Russia may find itself in the unenviable position of being the broker on all these fronts. No doubt, a Turkish invasion of Syria at this point will infinitely complicate Moscow’s delicate moves on the diplomatic chessboard in search of a Syrian settlement.
To be an arbiter and a protagonist at the same time is an impossible situation, even for Russian diplomacy. Of course, it cannot be ruled out that the Turkish military may get bogged down in a quagmire in northern Syria.
Kurds thrown under a bus
Trump is also sure to face a lot of criticism on several scores. The Kurds have a lobby in the Washington Beltway, and there is criticism that Trump is throwing America’s Kurdish allies under the bus and that will erode US credibility as a dependable ally in the Middle East.
A powerful section within the Pentagon and the US intelligence establishment see Syria through the Cold War prism and believe that an open-ended American military presence in Syria is a strategic imperative, given the Russian military bases in that country. This viewpoint will have resonance among the political elite, think-tanks and the media who are critical of Trump.

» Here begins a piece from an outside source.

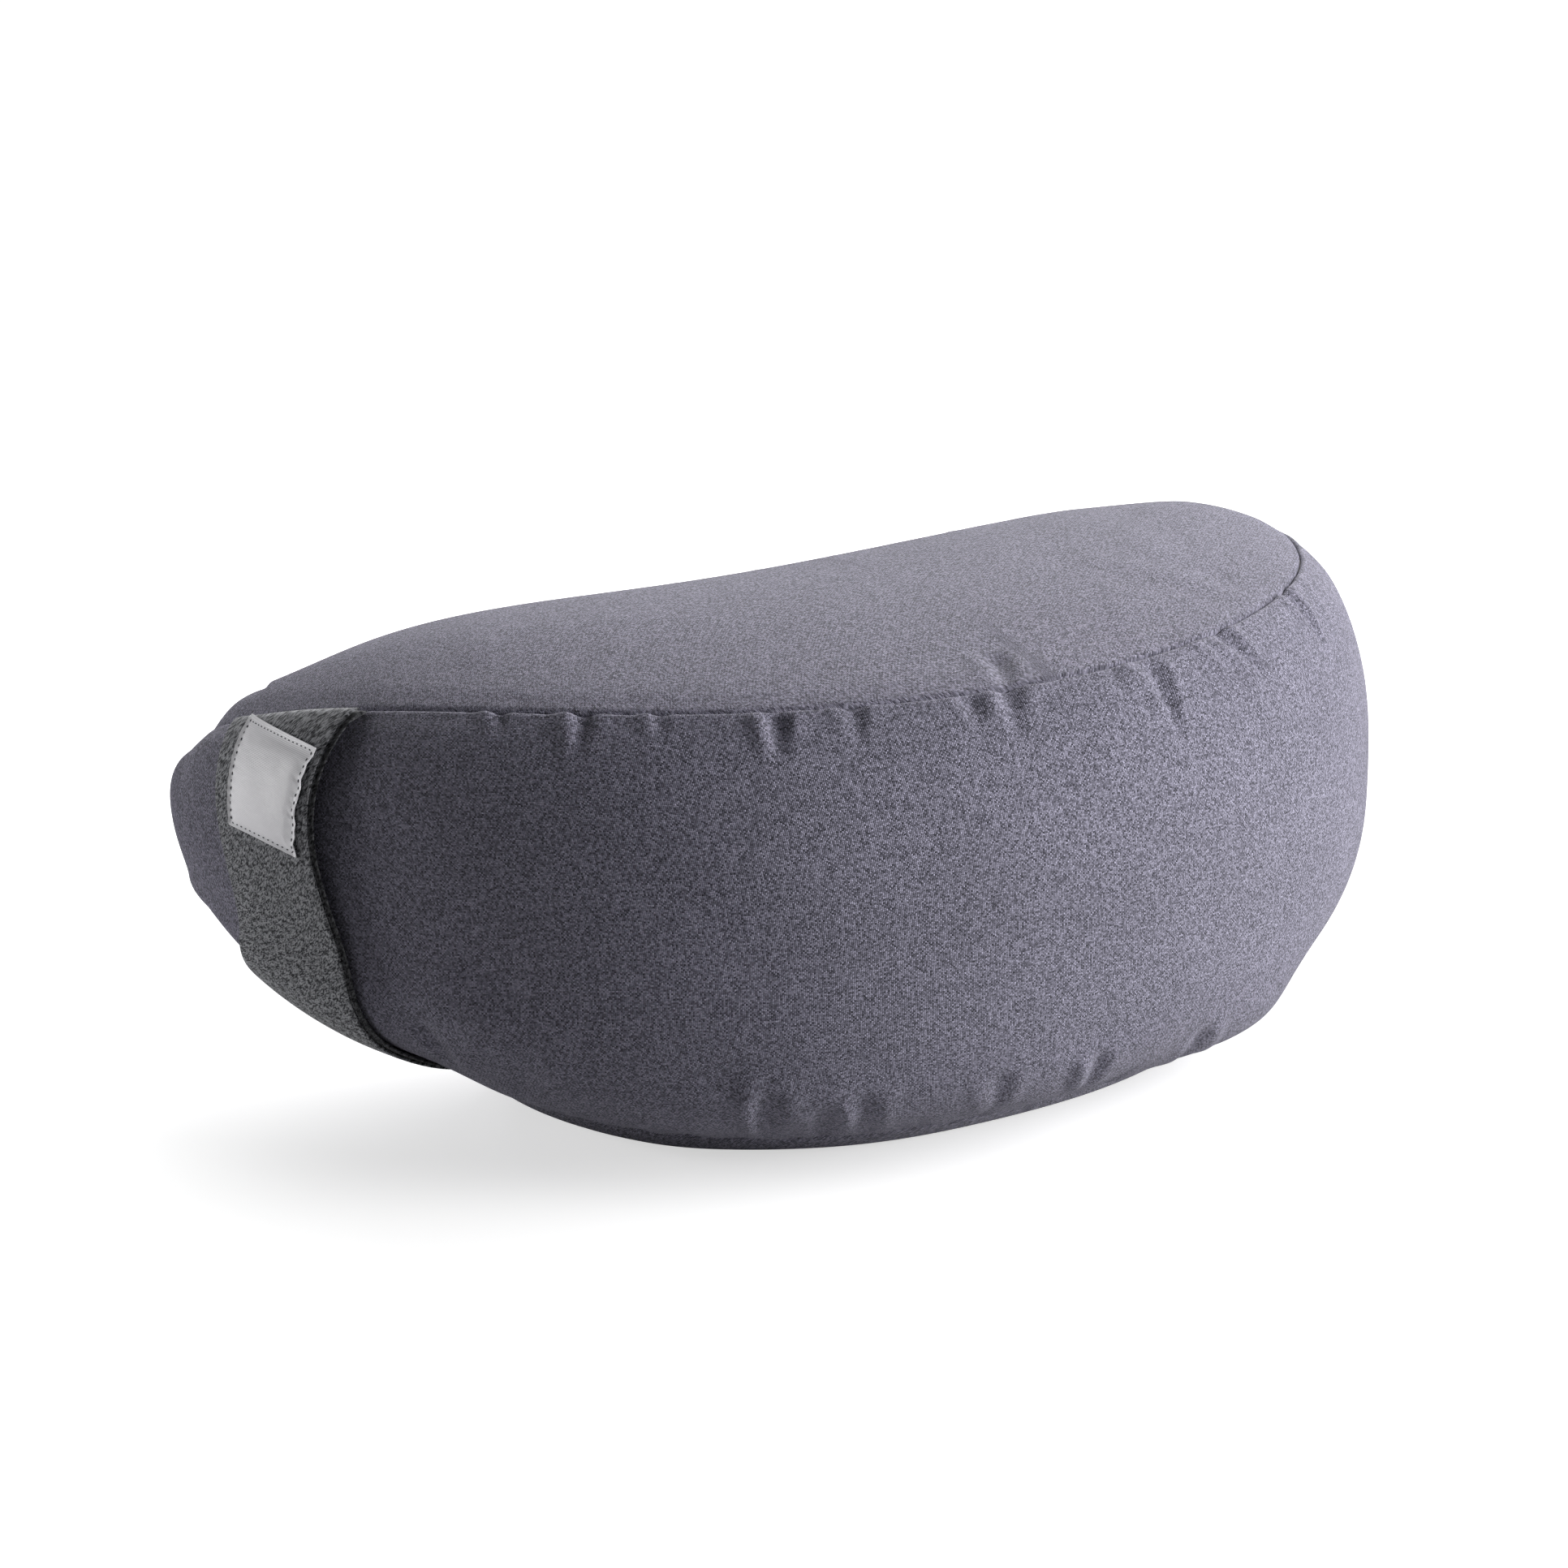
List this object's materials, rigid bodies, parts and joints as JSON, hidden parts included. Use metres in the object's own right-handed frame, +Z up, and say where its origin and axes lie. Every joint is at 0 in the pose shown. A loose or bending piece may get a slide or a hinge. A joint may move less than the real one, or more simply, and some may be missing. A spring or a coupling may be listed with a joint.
{
  "type": "meditation cushion",
  "caption": "Crescent-shaped meditation cushion in grey canvas with a carry strap on one horn, a blank sewn label, a zipped cover and a hull-filled cotton liner.",
  "frame": {"origin": "on the floor under the middle of the cushion's bounding box", "axes": "+X from horn to horn, away from the horn that carries the strap; -Y towards the rounded front and +Y towards the hollow side with the zip; +Z up"},
  "size_m": [0.46, 0.2642, 0.1746],
  "materials": {
    "grey_canvas": "matt plain weave",
    "heather_strap": "matt flecked weave",
    "pale_satin": "satin",
    "white_cotton": "matt plain weave",
    "buckwheat_hulls": "dry plant hulls",
    "grey_zip_tape": "matt knitted tape",
    "grey_nylon": "matt nylon",
    "zip_metal": "satin grey metal"
  },
  "bodies": {
    "cover": {"top_panel": "grey_canvas", "base_panel": "grey_canvas", "front_panel": "grey_canvas", "back_panel_upper": "grey_canvas", "back_panel_lower": "grey_canvas", "liner_top": "white_cotton", "liner_base": "white_cotton", "liner_front": "white_cotton", "liner_back": "white_cotton", "hull_fill": "buckwheat_hulls", "carry_strap_face": "heather_strap", "carry_strap_lining": "heather_strap", "label_patch": "pale_satin", "zip_tape_upper": "grey_zip_tape", "zip_tape_lower": "grey_zip_tape", "zip_coil_upper": "grey_nylon", "zip_coil_lower": "grey_nylon", "zip_top_stop_upper": "zip_metal", "zip_top_stop_lower": "zip_metal", "zip_bottom_stop": "zip_metal"},
    "zip_slider": {"zip_slider": "zip_metal"},
    "zip_pull": {"zip_pull": "zip_metal"}
  },
  "joints": [
    {"name": "zip_travel", "type": "hinge", "parent": "cover", "child": "zip_slider", "pos_m": [0, 0.37123, 0.0729], "axis": [0, 0, 1], "range_deg": [-36.74, 0]},
    {"name": "pull_turn", "type": "hinge", "parent": "zip_slider", "child": "zip_pull", "pos_m": [0.09226, 0.0934, 0.0729], "axis": [0, 0, 1], "range_deg": [-180, 0]}
  ]
}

On the other hand, Trump can bank on the optics of his decision – that he is ending US involvement in a Middle Eastern war that doesn’t concern American interests directly. Domestic opinion favors such an outcome.

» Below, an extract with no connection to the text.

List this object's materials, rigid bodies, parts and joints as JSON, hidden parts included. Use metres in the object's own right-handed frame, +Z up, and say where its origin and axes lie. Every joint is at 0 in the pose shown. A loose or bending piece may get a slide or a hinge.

In overall terms, the US withdrawal from Syria has profound implications for the region. Israel will be even more dependent on Russian benevolence. Russia has cautioned Israel against destabilizing the Syrian situation.
If the Turks prove recalcitrant, the Russian-Turkish-Iranian axis in Syria will meet sudden death. Peskov said Putin had not yet had any contact with Erdogan.
Trump’s decision leaves Erdogan utterly free to order his troops to invade Syria. But he will also be moving into the vacuum created by the US withdrawal in hostile territories. It’s unlikely that the North Atlantic Treaty Organization will stand by Turkey in this risky adventure.
In fact, Turkey stands in splendid isolation. It cannot but be gripped with angst, feeling like it is trapped in an infinite Sisyphean nightmare. Turkey is joining Saudi Arabia as a fallen angel in the Beltway.
Fundamentally, these developments signify that the US retrenchment in the Middle East is accelerating. Trump has made it abundantly clear that he has no intention of going to war with Iran to safeguard Saudi Arabia.
Now, his decision on Syria will trigger disquiet in the Saudi mind that he may take a similar approach to the war in Yemen at some point very soon.
The big picture is that the regional states are coming under pressure to sort out their differences and disputes through their own initiatives – which indeed is a good thing. There are signs that the United Arab Emirates and Saudi Arabia are seeking a modus vivendi with Iran.
Most certainly, during his visit to Saudi Arabia next weekend, Putin is going to push for the Russian concept regarding a collective security architecture in the Persian Gulf region. In recent remarks, Putin suggested that Russia and the US along with some others such as India could be “observers” in an inclusive collective security mechanism among the Gulf states.